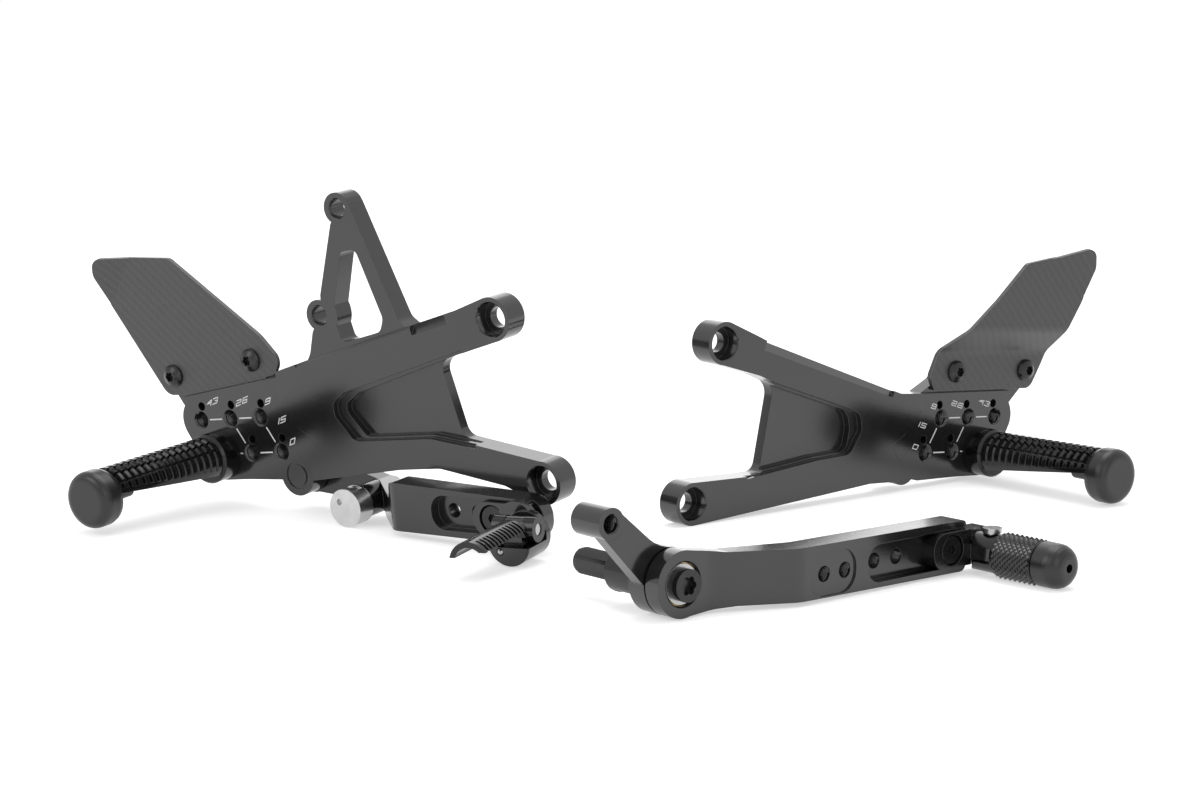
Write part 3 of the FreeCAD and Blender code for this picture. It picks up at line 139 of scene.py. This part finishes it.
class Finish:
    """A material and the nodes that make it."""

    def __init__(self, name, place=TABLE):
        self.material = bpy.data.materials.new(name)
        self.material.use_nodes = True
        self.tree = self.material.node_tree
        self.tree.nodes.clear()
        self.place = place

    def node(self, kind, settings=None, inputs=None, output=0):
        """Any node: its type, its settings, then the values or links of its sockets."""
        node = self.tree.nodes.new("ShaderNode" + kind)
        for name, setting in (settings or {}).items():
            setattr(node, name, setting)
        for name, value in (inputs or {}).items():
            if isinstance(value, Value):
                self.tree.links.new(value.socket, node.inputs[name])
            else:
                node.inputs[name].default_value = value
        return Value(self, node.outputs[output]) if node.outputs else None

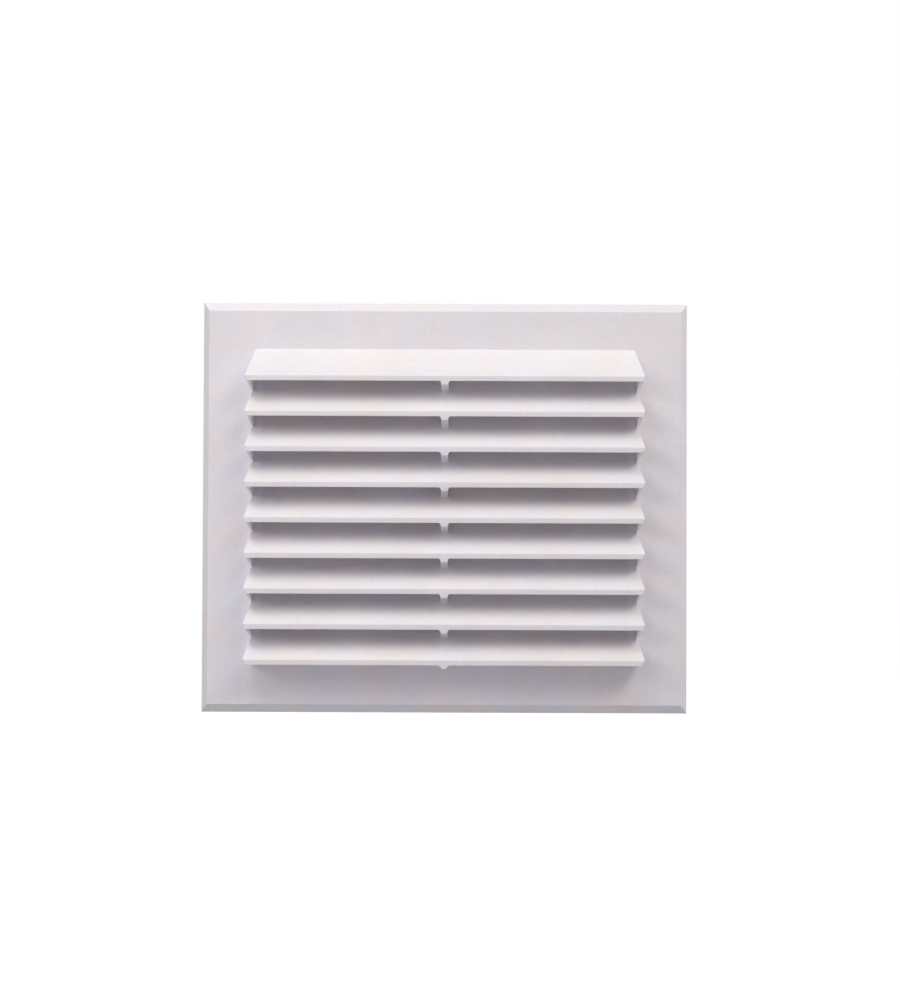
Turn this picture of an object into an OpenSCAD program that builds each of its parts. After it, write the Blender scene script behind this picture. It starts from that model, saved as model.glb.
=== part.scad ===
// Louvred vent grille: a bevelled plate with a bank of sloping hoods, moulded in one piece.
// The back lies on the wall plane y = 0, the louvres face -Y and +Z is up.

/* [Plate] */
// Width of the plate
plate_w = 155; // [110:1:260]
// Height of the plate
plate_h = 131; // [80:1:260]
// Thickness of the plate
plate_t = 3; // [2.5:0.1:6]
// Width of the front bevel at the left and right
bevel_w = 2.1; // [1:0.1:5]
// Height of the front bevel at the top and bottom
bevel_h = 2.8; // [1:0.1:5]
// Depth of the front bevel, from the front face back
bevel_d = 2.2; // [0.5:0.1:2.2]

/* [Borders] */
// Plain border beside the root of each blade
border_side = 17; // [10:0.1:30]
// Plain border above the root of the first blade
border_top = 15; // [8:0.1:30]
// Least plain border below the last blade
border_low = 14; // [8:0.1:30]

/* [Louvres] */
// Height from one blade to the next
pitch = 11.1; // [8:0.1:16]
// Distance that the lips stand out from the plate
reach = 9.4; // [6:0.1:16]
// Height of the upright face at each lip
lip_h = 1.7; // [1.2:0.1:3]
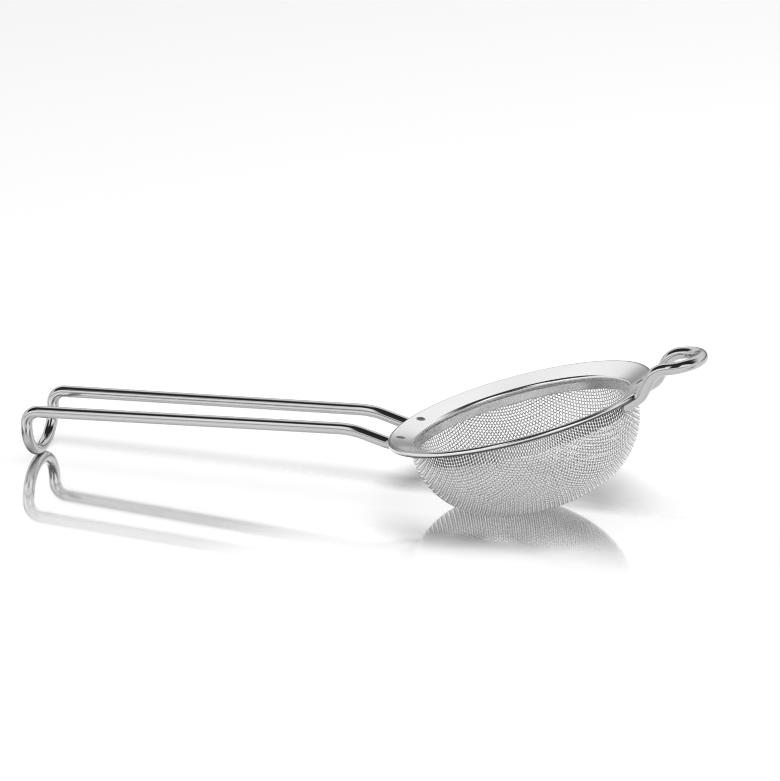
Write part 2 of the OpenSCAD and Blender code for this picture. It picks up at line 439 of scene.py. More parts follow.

☆ ☆ ☆ ☆ ☆ ☆ ☆

### Objective
Transcribe the lines beginning at the one that contains "Turn this picture" and ending at the one that contains "border_low = 14; // [8:0.1:30]", with nothing added or left out.

### Exercise answer
Turn this picture of an object into an OpenSCAD program that builds each of its parts. After it, write the Blender scene script behind this picture. It starts from that model, saved as model.glb.
=== part.scad ===
// Louvred vent grille: a bevelled plate with a bank of sloping hoods, moulded in one piece.
// The back lies on the wall plane y = 0, the louvres face -Y and +Z is up.

/* [Plate] */
// Width of the plate
plate_w = 155; // [110:1:260]
// Height of the plate
plate_h = 131; // [80:1:260]
// Thickness of the plate
plate_t = 3; // [2.5:0.1:6]
// Width of the front bevel at the left and right
bevel_w = 2.1; // [1:0.1:5]
// Height of the front bevel at the top and bottom
bevel_h = 2.8; // [1:0.1:5]
// Depth of the front bevel, from the front face back
bevel_d = 2.2; // [0.5:0.1:2.2]

/* [Borders] */
// Plain border beside the root of each blade
border_side = 17; // [10:0.1:30]
// Plain border above the root of the first blade
border_top = 15; // [8:0.1:30]
// Least plain border below the last blade
border_low = 14; // [8:0.1:30]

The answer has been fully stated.